A solar wind model with the power spectrum of Alfvénic fluctuations

Abstract

A new solar wind model has been developed by including in the model the Alfvenic fluctuation power spectrum equation proposed by Tu et al. (1984). The basic assumptions of the model are as follows: (1) for heliocentric distances r > 10 R ⊙, the radial variation of the power spectrum of Alfvenic fluctuations is controlled by the spectrum equation (1), (2) for heliocentric distances r < 10 R ⊙, the radial variation of the fluctuation amplitude is determined by the Alfven wave WKB solution, (3) no energy cascades from the low-frequency boundary of the Alfvenic fluctuation power spectrum into the fluctuation frequency range, and the energy which cascades from the high-energy boundary of the spectrum into the higher frequency range is transported to heat of the solar wind flow.
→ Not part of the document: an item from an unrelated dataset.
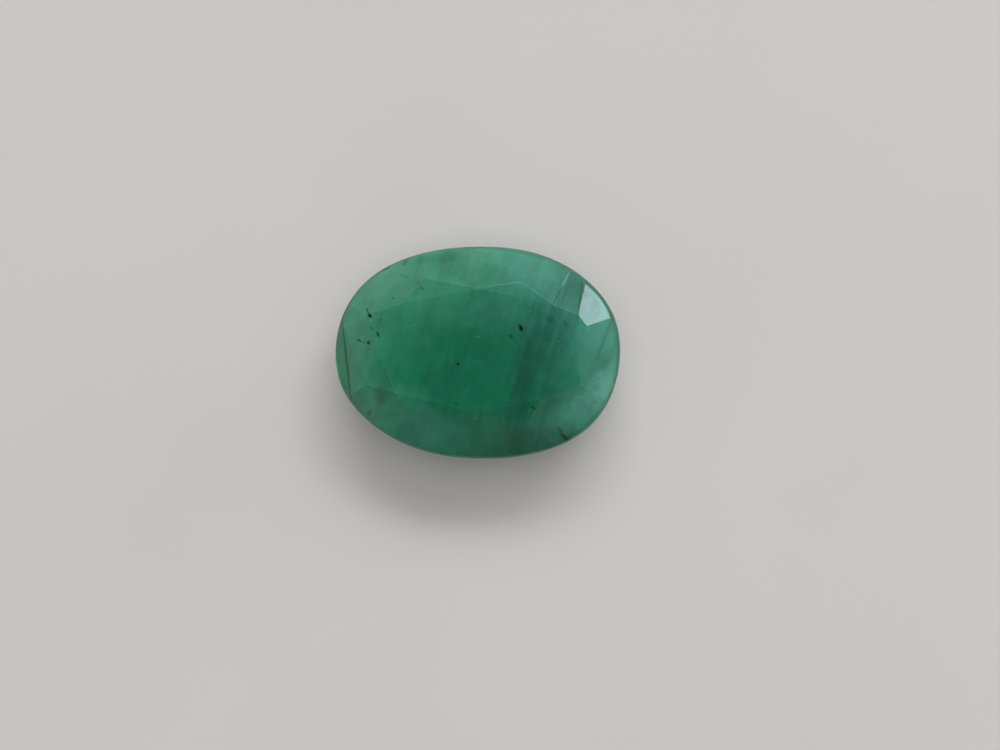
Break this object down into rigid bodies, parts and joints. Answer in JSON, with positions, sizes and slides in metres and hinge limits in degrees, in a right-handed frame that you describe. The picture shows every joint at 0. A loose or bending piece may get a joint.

Some solutions of this model which, on one hand, describe the major properties of the Alfvenic fluctuations and the high-speed flow observed by Helios in the space range between 0.3–1 AU and, on the other hand, are consistent with the observational constraints at the coronal base have been obtained under the following conditions: (1) the spectrum index of the fluctuations is near to -1 for almost the whole frequency range at 10 R ⊙, (2) the particle flux density at 1 AU is not greater than 3 × 108 cm−2 s−1, (3) the solution is for spherically-symmetric flow geometry or the solution passes through the outermost of the three critical points of the rapidly diverging flow geometry with f max = 7. Some solutions passing through the innermost critical point of the rapidly diverging flow geometry with f max = 7 have been found, however, with too low pressure at the coronal base to compare with the observational constraints. Heat addition or other kind of momentum addition for r < 10 R ⊙ is required to modify this model to yield better agreement with observations. A cascade energy flux function which leads to Kolmogorov power law in the high-frequency range of Alfvenic fluctuations is presented in Appendix A. More detailed discussions about the characteristics, the boundary conditions and the solution of the spectrum equation (1) are given in Appendix B.